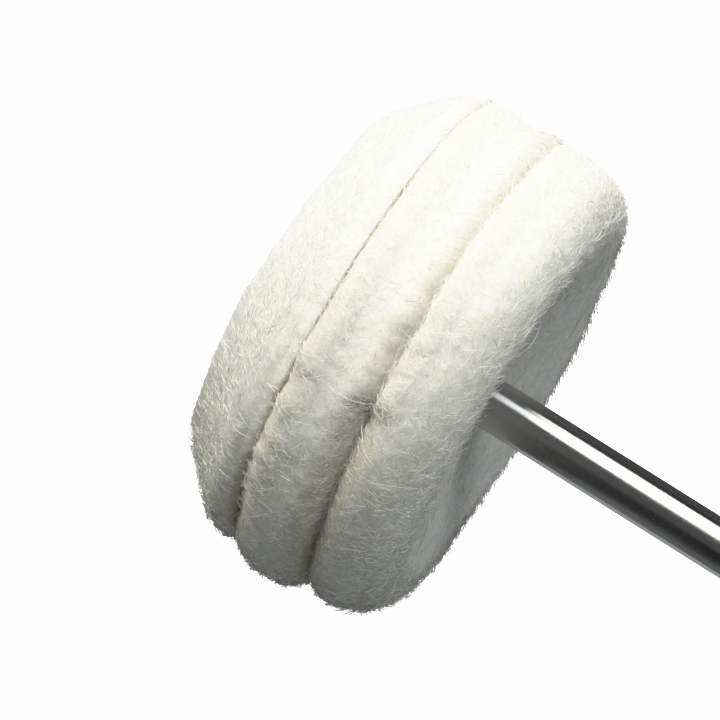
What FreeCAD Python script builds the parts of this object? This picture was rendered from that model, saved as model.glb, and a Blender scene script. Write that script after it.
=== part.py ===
"""Mounted felt polishing wheel for a rotary handpiece. Units: mm.

Three thick wool felt discs (plies) are pinched at the hub between the shoulder of a plain
steel shank and a washer, and held by a headed pin pressed into the shank. The plies are squeezed
thin at the hub and keep their full thickness at the rim, so both faces of the wheel are dished and
a V groove opens between neighbouring plies.

Frame: the spin axis is Y. The origin is on it, in the plane of the shank's shoulder.
The shank runs towards +Y, the wheel's working front faces -Y, and +Z is up.
"""

import FreeCAD, Part
import math
import os

V = FreeCAD.Vector

# Wheel
REAR_PLY_RADIUS = 11.3  # felt only, without the nap that stands proud of it
MIDDLE_PLY_RADIUS = 11.45  # sheltered between the other two, so it has worn least
FRONT_PLY_RADIUS = 11.0
PLY_COUNT = 3
HUB_PLY = 2.7  # thickness of one ply where it is pinched
REAR_RIM = 1.55  # how far the rear ply's rim reaches back past the shoulder
REAR_RIM_PLY = 3.5  # thickness of the rear ply at its rim, between corners not yet rounded
MIDDLE_RIM_PLY = 3.8
FRONT_RIM_PLY = 3.9
RIM_GAP = 0.1  # air between two plies at their widest, just inside the rounded edges
REAR_RING_RADIUS = 8.6  # outside this the dished rear face runs square to the axis
FRONT_RING_RADIUS = 6.6  # the same on the front face
DISH_BEND = 4.0  # radius of the bend between the dish and the rim's flat
PINCH_RADIUS = 2.9  # how far the steep part of the shank's dimple reaches from the axis
PINCH_SHARE = 0.35  # share of the dish's depth that the dimple takes
PINCH_BEND = 1.0  # radius of the bend round the dimple's mouth
SEAM_RADIUS = 5.6  # outside this the plies fan out towards the rim
SEAM_BEND = 6.0  # radius of the bend where they start to
EDGE_RADIUS = 1.45  # rounding of a ply's edge on a V groove
REAR_EDGE_RADIUS = 2.15  # rounding of the wheel's rear edge
WORN_EDGE = 2.9  # size of the bevel that use has worn on the wheel's front edge
WORN_BEND = 1.0  # rounding of that bevel's two corners
WORN_EDGE_SEAM_RADIUS = 0.5  # rounding of the front ply's other edge, on its V groove

# Shank
SHANK_RADIUS = 1.175  # 2.35 mm handpiece shank
OVERALL_LENGTH = 44.5  # from the wheel's front rim to the shank's tail
SHANK_TAIL_CHAMFER = 0.3
SHOULDER_EDGE_BREAK = 0.05
PIN_HOLE_DEPTH = 6.5
DRILL_POINT_ANGLE = 118.0  # degrees, at the bottom of the pin hole

# Headed pin and washer
PIN_RADIUS = 0.65
PIN_ENGAGEMENT = 6.0  # length pressed into the shank
PIN_TIP_CHAMFER = 0.2
HEAD_RADIUS = 1.9
HEAD_EDGE = 0.25  # height of the head's straight edge
HEAD_HEIGHT = 0.75
WASHER_RADIUS = 3.0
WASHER_THICKNESS = 0.45
WASHER_EDGE_BREAK = 0.1
WASHER_HOLE_CLEARANCE = 0.03

# Worked out
HUB_FRONT = -HUB_PLY * PLY_COUNT
REAR_GROOVE = REAR_RIM - REAR_RIM_PLY
MIDDLE_BACK = REAR_GROOVE - RIM_GAP
MIDDLE_FRONT = MIDDLE_BACK - MIDDLE_RIM_PLY
FRONT_GROOVE = MIDDLE_FRONT - RIM_GAP
FRONT_RIM = FRONT_GROOVE - FRONT_RIM_PLY
SHANK_END = FRONT_RIM + OVERALL_LENGTH


def revolve(edges):
    """Turns a closed outline in the XY plane (x = radius, y = along the axis) about the Y axis."""
    face = Part.Face(Part.Wire(edges))
    return face.revolve(V(0, 0, 0), V(0, 1, 0), 360.0)


def outline(points):
    """Straight edges through the points and back to the first."""
    corners = [V(x, y, 0) for x, y in points]
    return Part.makePolygon(corners + corners[:1]).Edges


def corner_arc(before, corner, after, radius):
    """Start, middle and end of the arc that rounds a corner of an outline."""
    to_before = V(before[0] - corner[0], before[1] - corner[1], 0).normalize()
    to_after = V(after[0] - corner[0], after[1] - corner[1], 0).normalize()
    half = to_before.getAngle(to_after) / 2.0
    reach = radius / math.tan(half)
    point = V(corner[0], corner[1], 0)
    bisector = (to_before + to_after).normalize()
    middle = point + bisector * (radius / math.sin(half) - radius)
    return point + to_before * reach, middle, point + to_after * reach


def rounded_outline(points):
    """A closed outline of (x, y, radius) corners. Radius 0 leaves a sharp corner."""
    edges = []
    count = len(points)
    ends = []
    for i, (x, y, radius) in enumerate(points):
        before = points[i - 1][:2]
        after = points[(i + 1) % count][:2]
        if radius > 0:
            start, middle, end = corner_arc(before, (x, y), after, radius)
            arc = Part.Arc(start, middle, end).toShape()
            ends.append((start, end, arc))
        else:
            ends.append((V(x, y, 0), V(x, y, 0), None))
    for i, (_, end, arc) in enumerate(ends):
        if arc is not None:
            edges.append(arc)
        j = (i + 1) % count
        following = ends[j][0]
        side = V(points[j][0] - points[i][0], points[j][1] - points[i][1], 0)
        if (following - end).dot(side) < 0:
            raise ValueError(f"corners {i} and {j} are rounded into each other")
        if end.distanceToPoint(following) > 1e-6:
            edges.append(Part.LineSegment(end, following).toShape())
    return edges


def dished_face(hub_y, rim_y):
    """Corners of the wheel's rear face, from the pin hole to the rounded rim."""
    return [
        (PIN_RADIUS, hub_y, 0),
        (SHANK_RADIUS, hub_y, 0),
        (PINCH_RADIUS, hub_y + PINCH_SHARE * (rim_y - hub_y), PINCH_BEND),
        (REAR_RING_RADIUS, rim_y, DISH_BEND),
        (REAR_PLY_RADIUS, rim_y, REAR_EDGE_RADIUS),
    ]


def washer_face(hub_y, rim_y):
    """Corners of the wheel's front face: the washer's flat seat, the dish and the worn edge."""
    return [
        (PIN_RADIUS, hub_y, 0),
        (WASHER_RADIUS, hub_y, 0),
        (FRONT_RING_RADIUS, rim_y, DISH_BEND),
        (FRONT_PLY_RADIUS - WORN_EDGE, rim_y, WORN_BEND),
        (FRONT_PLY_RADIUS, rim_y + WORN_EDGE, WORN_BEND),
    ]


def seam_face(hub_y, rim_y, radius, edge_radius):
    """Corners of a face between two plies: pressed together, then parting towards the rim."""
    return [
        (PIN_RADIUS, hub_y, 0),
        (SEAM_RADIUS, hub_y, SEAM_BEND),
        (radius, rim_y, edge_radius),
    ]


def ply(front_face, rear_face):
    """A felt ply between two faces, each listed from the pin hole outwards."""
    return revolve(rounded_outline(front_face + rear_face[::-1]))


def make_plies():
    """The three plies, each meeting its neighbour at the hub."""
    rear_seam = -HUB_PLY
    front_seam = -2.0 * HUB_PLY
    rear = ply(
        seam_face(rear_seam, REAR_GROOVE, REAR_PLY_RADIUS, EDGE_RADIUS),
        dished_face(0.0, REAR_RIM),
    )
    middle = ply(
        seam_face(front_seam, MIDDLE_FRONT, MIDDLE_PLY_RADIUS, EDGE_RADIUS),
        seam_face(rear_seam, MIDDLE_BACK, MIDDLE_PLY_RADIUS, EDGE_RADIUS),
    )
    front = ply(
        washer_face(HUB_FRONT, FRONT_RIM),
        seam_face(front_seam, FRONT_GROOVE, FRONT_PLY_RADIUS, WORN_EDGE_SEAM_RADIUS),
    )
    return {"ply_rear": rear, "ply_middle": middle, "ply_front": front}


def make_shank():
    """Plain rod with a blind drilled hole in its shoulder and a chamfered tail."""
    drill_tip = PIN_RADIUS / math.tan(math.radians(DRILL_POINT_ANGLE / 2.0))
    return revolve(
        outline(
            [
                (PIN_RADIUS, 0.0),
                (SHANK_RADIUS - SHOULDER_EDGE_BREAK, 0.0),
                (SHANK_RADIUS, SHOULDER_EDGE_BREAK),
                (SHANK_RADIUS, SHANK_END - SHANK_TAIL_CHAMFER),
                (SHANK_RADIUS - SHANK_TAIL_CHAMFER, SHANK_END),
                (0.0, SHANK_END),
                (0.0, PIN_HOLE_DEPTH + drill_tip),
                (PIN_RADIUS, PIN_HOLE_DEPTH),
            ]
        )
    )


def make_rivet_pin():
    """Straight pin with a domed head that bears on the washer."""
    seat = HUB_FRONT - WASHER_THICKNESS
    edge = seat - HEAD_EDGE
    crown = seat - HEAD_HEIGHT
    dome = HEAD_HEIGHT - HEAD_EDGE
    sphere = (HEAD_RADIUS**2 + dome**2) / (2.0 * dome)
    half_way = HEAD_RADIUS / 2.0
    dome_y = crown + sphere - math.sqrt(sphere**2 - half_way**2)
    path = [
        V(0, PIN_ENGAGEMENT, 0),
        V(PIN_RADIUS - PIN_TIP_CHAMFER, PIN_ENGAGEMENT, 0),
        V(PIN_RADIUS, PIN_ENGAGEMENT - PIN_TIP_CHAMFER, 0),
        V(PIN_RADIUS, seat, 0),
        V(HEAD_RADIUS, seat, 0),
        V(HEAD_RADIUS, edge, 0),
    ]
    edges = Part.makePolygon(path).Edges
    edges.append(Part.Arc(path[-1], V(half_way, dome_y, 0), V(0, crown, 0)).toShape())
    edges.append(Part.LineSegment(V(0, crown, 0), path[0]).toShape())
    return revolve(edges)


def make_front_washer():
    """Flat washer with its outer edges broken."""
    rear = HUB_FRONT
    front = HUB_FRONT - WASHER_THICKNESS
    hole = PIN_RADIUS + WASHER_HOLE_CLEARANCE
    flat = WASHER_RADIUS - WASHER_EDGE_BREAK
    return revolve(
        outline(
            [
                (hole, rear),
                (flat, rear),
                (WASHER_RADIUS, rear - WASHER_EDGE_BREAK),
                (WASHER_RADIUS, front + WASHER_EDGE_BREAK),
                (flat, front),
                (hole, front),
            ]
        )
    )


def main():
    os.makedirs("parts", exist_ok=True)
    nodes = make_plies()
    nodes["shank"] = make_shank()
    nodes["front_washer"] = make_front_washer()
    nodes["rivet_pin"] = make_rivet_pin()
    for name, solid in nodes.items():
        box = solid.optimalBoundingBox()
        print(
            f"{name}: valid {solid.isValid()}, volume {solid.Volume:.2f} mm3,"
            f" y {box.YMin:.3f} to {box.YMax:.3f}, radius {box.XMax:.3f}"
        )
        solid.exportStep(f"parts/{name}.step")


main()
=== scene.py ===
"""Felt polishing wheel on a handpiece shank: three fuzzy wool plies pinched on ground steel.

Metres, in the CAD model's frame. The spin axis is Y and the shank runs towards +Y. Each ply is
its CAD outline turned about the axis and made uneven, with wool fibres laid over it.
"""

import math

import bpy
import numpy as np
from mathutils import Matrix, Vector


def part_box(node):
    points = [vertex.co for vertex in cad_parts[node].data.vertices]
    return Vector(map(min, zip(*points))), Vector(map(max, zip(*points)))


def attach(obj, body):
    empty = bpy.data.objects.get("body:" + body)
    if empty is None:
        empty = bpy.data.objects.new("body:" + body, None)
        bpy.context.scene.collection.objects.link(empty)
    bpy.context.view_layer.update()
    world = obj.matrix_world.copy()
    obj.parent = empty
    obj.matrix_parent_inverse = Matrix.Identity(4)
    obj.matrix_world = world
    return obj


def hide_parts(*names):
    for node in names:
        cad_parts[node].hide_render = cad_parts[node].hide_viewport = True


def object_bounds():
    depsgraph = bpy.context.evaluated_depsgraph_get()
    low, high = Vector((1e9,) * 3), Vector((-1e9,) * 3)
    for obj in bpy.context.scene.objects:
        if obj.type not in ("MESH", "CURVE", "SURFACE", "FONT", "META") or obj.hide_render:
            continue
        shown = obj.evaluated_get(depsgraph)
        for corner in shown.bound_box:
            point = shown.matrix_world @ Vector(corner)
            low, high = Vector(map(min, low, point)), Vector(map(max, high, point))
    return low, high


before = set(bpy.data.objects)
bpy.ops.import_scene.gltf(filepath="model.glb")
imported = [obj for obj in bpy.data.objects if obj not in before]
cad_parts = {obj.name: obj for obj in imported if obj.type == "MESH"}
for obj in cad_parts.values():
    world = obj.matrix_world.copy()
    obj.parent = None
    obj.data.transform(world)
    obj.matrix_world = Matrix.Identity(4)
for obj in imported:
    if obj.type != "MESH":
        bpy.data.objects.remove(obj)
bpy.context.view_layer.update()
scene = bpy.context.scene

MM = 0.001
AXIS = Vector((0, 1, 0))
rng = np.random.default_rng(7)

# Camera
SHANK_DROP = math.radians(32.2)  # the shank's slope, down to the right
SHANK_TOWARDS = math.radians(9.2)  # how far the shank leans towards the camera
CAMERA_DISTANCE = 200 * MM
AIM_RIGHT = 5.64 * MM  # from the picture's centre to the shank's root
AIM_DOWN = 1.83 * MM
ROOT_Y = 0.55 * MM
LENS_MM = 226.7

# Light. Directions are in degrees: round the axis, then leaning from there to the wheel's front
KEY_DIRECTION = (-51, 29)
KEY_DISTANCE = 0.35
KEY_SIZE = 0.34
KEY_POWER = 2.28
KEY_COLOUR = (1.0, 0.99, 0.88)
ROOM_COLOUR = (0.93, 0.98, 1.0)
ROOM_LEVEL = 0.012
WHITE_STRENGTH = 2.0  # of the backdrop and the floor, enough for the tone curve to leave them white
FLOOR_SIZE = 6.0
FLOOR_DROP = 0.6 * MM  # below the CAD box, to clear the nap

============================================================

Goal of the exercise: Quote exactly the stretch of lines above that starts at the first one and ends at the line with "handpiece. Units: mm.", and nothing beyond it.

Output:
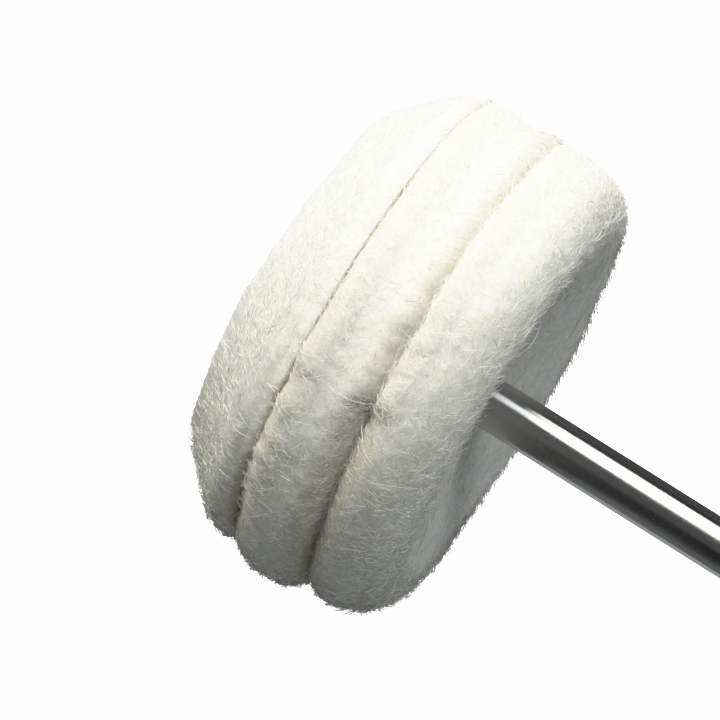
What FreeCAD Python script builds the parts of this object? This picture was rendered from that model, saved as model.glb, and a Blender scene script. Write that script after it.
=== part.py ===
"""Mounted felt polishing wheel for a rotary handpiece. Units: mm.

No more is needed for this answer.